A blog post by Weather Underground's Bob Henson caught my eye on Thursday, as he discussed the extraordinary warmth that occurred in the Arctic basin during January.  To put this in context, I calculated the 60-90°N area-average mean temperature at 925mb (about 2200' elevation) for each January since 1950, according to the NCEP/NCAR reanalysis; the results are shown below.  The temperatures last month set a new record for January warmth in the reanalysis era, by a large margin.


It's interesting to see that a similar kind of outlier (for the time) occurred in January 1977, which is the winter that we've recently discussed as being very warm in Fairbanks.  January 1977 occurred just after the "great Pacific climate shift" and the onset of what turned out to be an enduring positive phase of the PDO.  One wonders if this means that the next decade or two will see a continuation of the positive PDO phase that we've observed in the past 2 years: have we just passed through another major Pacific climate shift?  From an Alaska-centric viewpoint, have we shifted into a new normal of winter warmth, as happened in the decades following 1976?  Let's hope not.

Looking at daily 925 mb temperatures since the beginning of 2015, the Arctic (and sub-Arctic) area has seen persistently above-normal temperatures, but since late December the area-average temperatures have been near or above previous record levels for the time of year.

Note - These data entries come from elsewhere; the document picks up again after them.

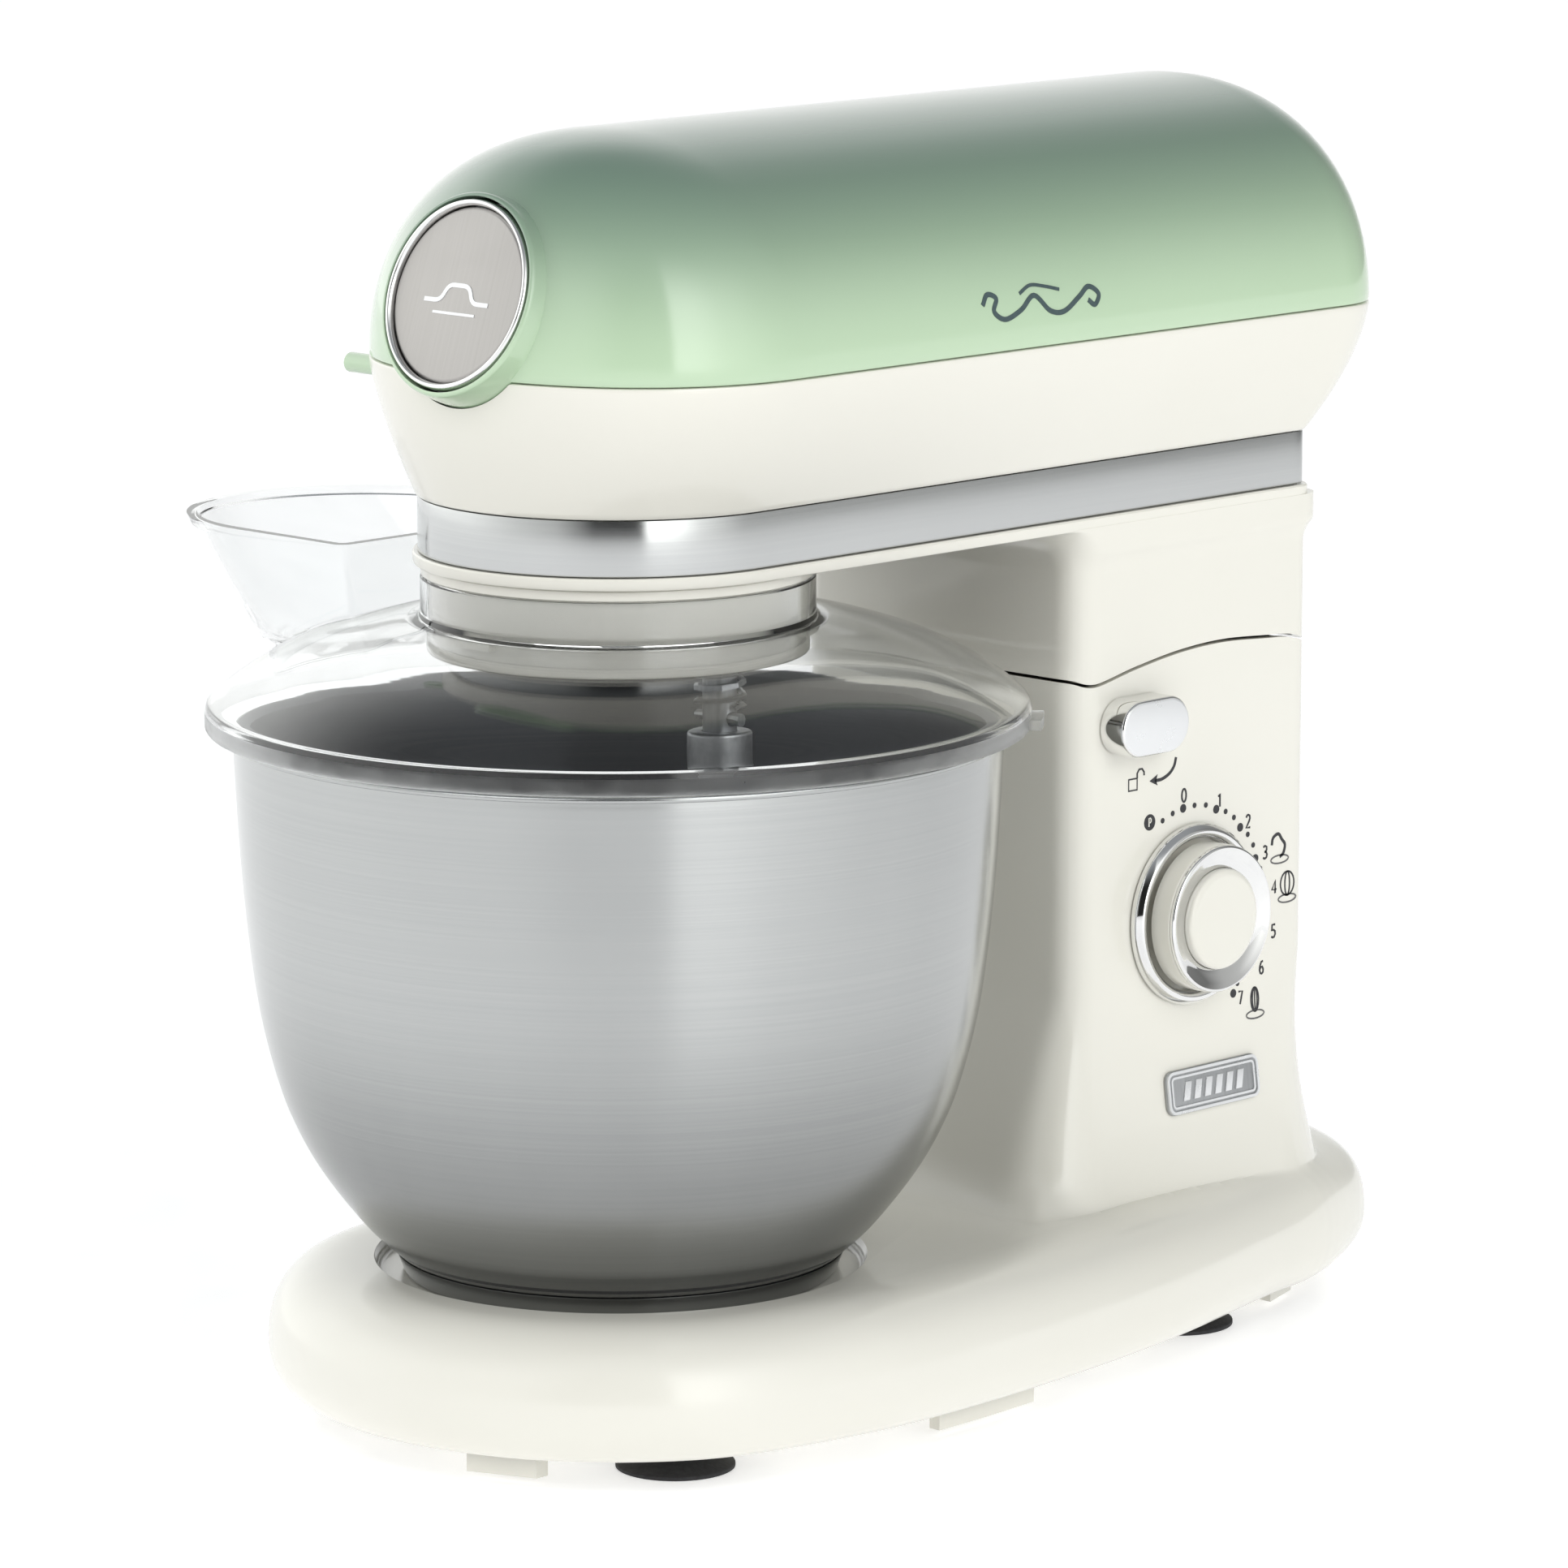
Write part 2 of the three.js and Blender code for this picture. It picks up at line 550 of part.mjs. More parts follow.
// ---------------------------------------------------------------- tilting head
function makeHeadShells(head) {
  const climbs = [0, 15, 30, 45, 59, 72, 83];
  const dome = cut(skin(climbs.map((climb) => coverRing(climb, 0))),
    skin([coverRing(0, SKIN).map((p) => new THREE.Vector3(p.x, p.y, SEAM_Z - 1)),
      ...climbs.map((climb) => coverRing(climb, SKIN))]));
  const boss = noseTurned(closed([
    [HUB_SOCKET_RADIUS, -18], [31.2, -18], [30.4, -6], [29.8, -0.8], [29.2, 0], [HUB_SOCKET_RADIUS, 0]]));
  const bore = noseTurned([[0, -60], [HUB_SOCKET_RADIUS, -60], [HUB_SOCKET_RADIUS, 20], [0, 20]]);
  put(head, 'head_cover', join(cut(dome, bore), boss), greenPlastic);

  const levels = [0, 0.2, 0.4, 0.6, 0.8, 1];
  const [low, high] = [BAND_TOP + GAP, SEAM_Z - GAP];
  const shellZ = (t) => low + t * (high - low);
  const rings = (inset) => levels.map((t) => shellRing(t, shellZ(t), inset));
  const inside = skin([shellRing(0, low - 1, WALL), ...rings(WALL), shellRing(1, high + 1, WALL)]);
  const swell = cut(skin(rings(0)), inside);
  const notch = noseTurned([[0, -18.4], [31.6, -18.4], [30.8, -6], [30.2, 0], [30.2, 20], [0, 20]]);
  put(head, 'head_side_shell', cut(swell, notch, bar('x', 3.4, -80, -40, -40, PEG_Z, 16)), creamPlastic);

  put(head, 'trim_band', cut(
    skin([BAND_BOTTOM + GAP, BAND_TOP].map((z) => bandRing(z, BAND_RADIUS))),
    skin([BAND_BOTTOM - 1, BAND_TOP + 1].map((z) => bandRing(z, BAND_RADIUS - 1.5)))), brushedSteel);
}

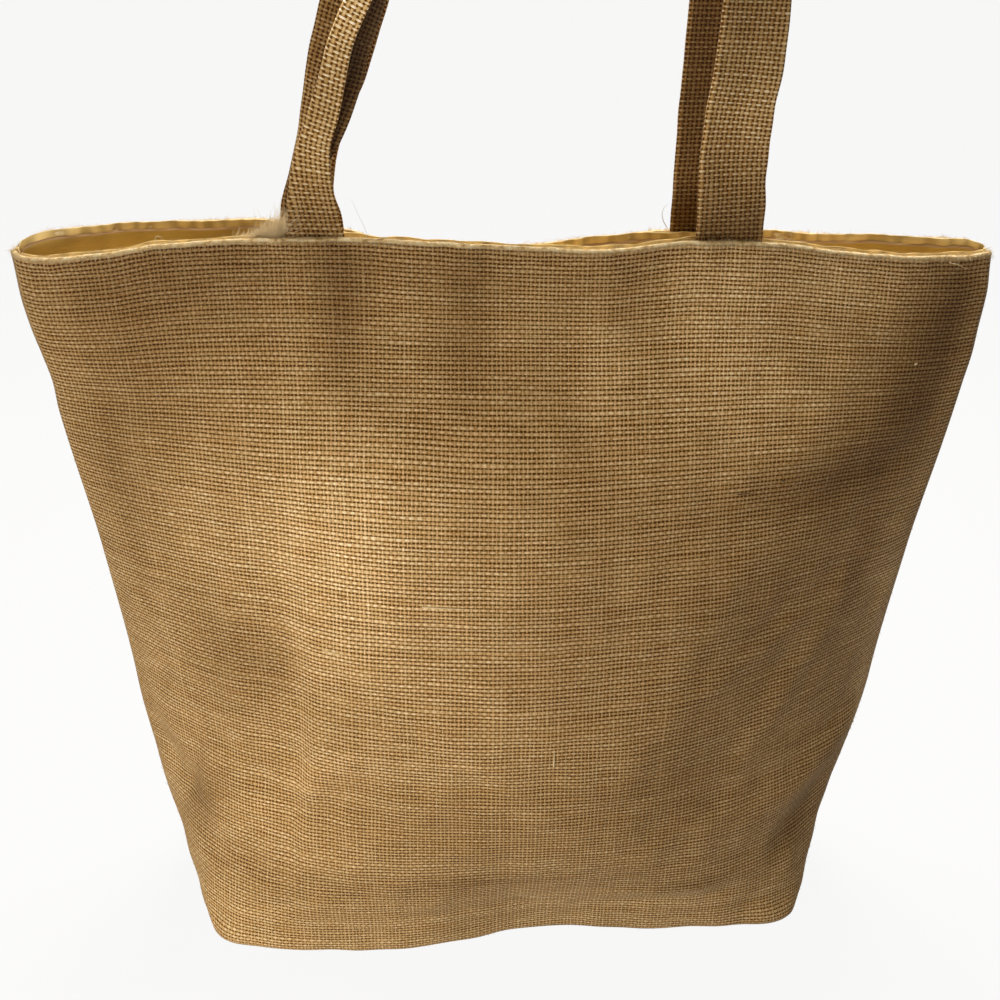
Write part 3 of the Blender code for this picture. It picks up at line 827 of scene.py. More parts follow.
def crossing(recipe, x, y, seed, weave):
    """Heights of the warp and weft thread at a place, and each thread's own number."""
    x, y = (recipe.total(count, *[recipe.noise(drift, x, y, seed) for drift in drifts])
            for count, drifts in ((x, WARP_DRIFTS), (y, WEFT_DRIFTS)))
    warp, weft = recipe.calc("FLOOR", x), recipe.calc("FLOOR", y)
    in_x = recipe.calc("SUBTRACT", recipe.calc("SUBTRACT", x, warp), 0.5)
    in_y = recipe.calc("SUBTRACT", recipe.calc("SUBTRACT", y, weft), 0.5)
    odd = recipe.calc("PINGPONG", recipe.calc("ADD", warp, weft), 1.0)
    over = recipe.calc("SUBTRACT", 1.0, recipe.times(odd, 2.0))
    heights = []
    for place, along, crimp, number, run, breadth, salt in (
            (in_x, in_y, weave.warp_lift, warp, y, weave.warp_half, WARP_SALT),
            (in_y, in_x, -weave.weft_lift, weft, x, weave.weft_half, WEFT_SALT)):
        spun = recipe.chance(number, salt + seed)
        half = recipe.total(breadth - SPUN / 2, recipe.times(spun, SPUN),
                            recipe.noise(SWELL, number, run, seed + salt))
        off = recipe.calc("DIVIDE", recipe.calc("ABSOLUTE", place), half)
        inside = recipe.calc("SUBTRACT", 1.0, recipe.times(off, off))
        rounded = recipe.calc("SQRT", recipe.calc("MAXIMUM", inside, 0.0))
        outside = recipe.calc("GREATER_THAN", off, 1.0)
        wave = recipe.calc("COSINE", recipe.times(along, np.pi))
        lift = recipe.times(recipe.times(wave, over), crimp)
        heights.append(recipe.calc("SUBTRACT", recipe.total(
            lift, recipe.times(rounded, THREAD_ROUND)),
            recipe.times(outside, OUT_OF_REACH)))
    return heights, (warp, weft), (x, y)


print("breadth of warp and weft in the body, mm:",
      np.round(2000 * np.array(BODY_WEAVE[2:]) * (WARP_PITCH, WEFT_PITCH), 2))

# %% Jute in plain weave
GAP_DEPTH = 1.1
WEAVE_HEIGHT = 0.00034
JUTE_SCALE = (
    (0.00, (0.085, 0.026, 0.0003)),
    (0.20, (0.180, 0.072, 0.0020)),
    (0.42, (0.370, 0.192, 0.040)),
    (0.66, (0.650, 0.438, 0.200)),
    (0.86, (0.900, 0.725, 0.470)),
    (1.00, (1.000, 0.890, 0.680)),
)
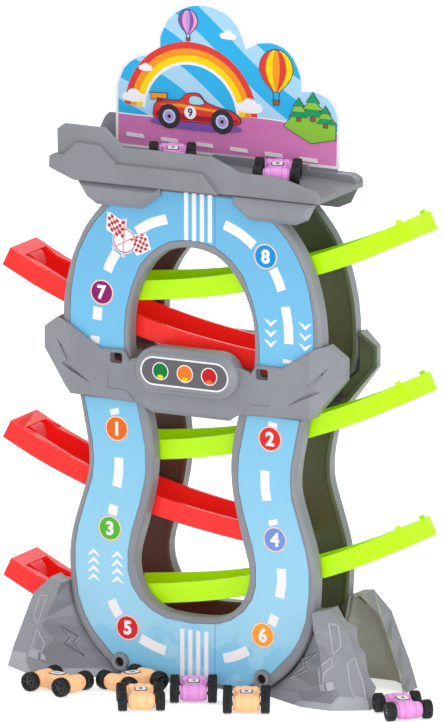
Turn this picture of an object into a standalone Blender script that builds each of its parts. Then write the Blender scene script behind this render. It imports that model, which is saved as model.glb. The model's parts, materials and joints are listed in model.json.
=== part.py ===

On the chart below I've added the daily temperatures for the past two very strong El Niño events, 1997-98 and 1982-83, and we can see that neither of those winters produced unusually warm conditions over the Arctic, at least through January.  This suggests that we shouldn't pin the blame for the recent warmth on El Niño.  It has more to do with the transition to a strongly negative Arctic Oscillation at the beginning of January, which allowed cold air to spill south into the mid-latitudes and, conversely, warm air to invade the Arctic from the south.  I believe there is also a close connection to the stratospheric polar vortex, which was extremely intense in November and December, but began to undergo a weakening trend in January.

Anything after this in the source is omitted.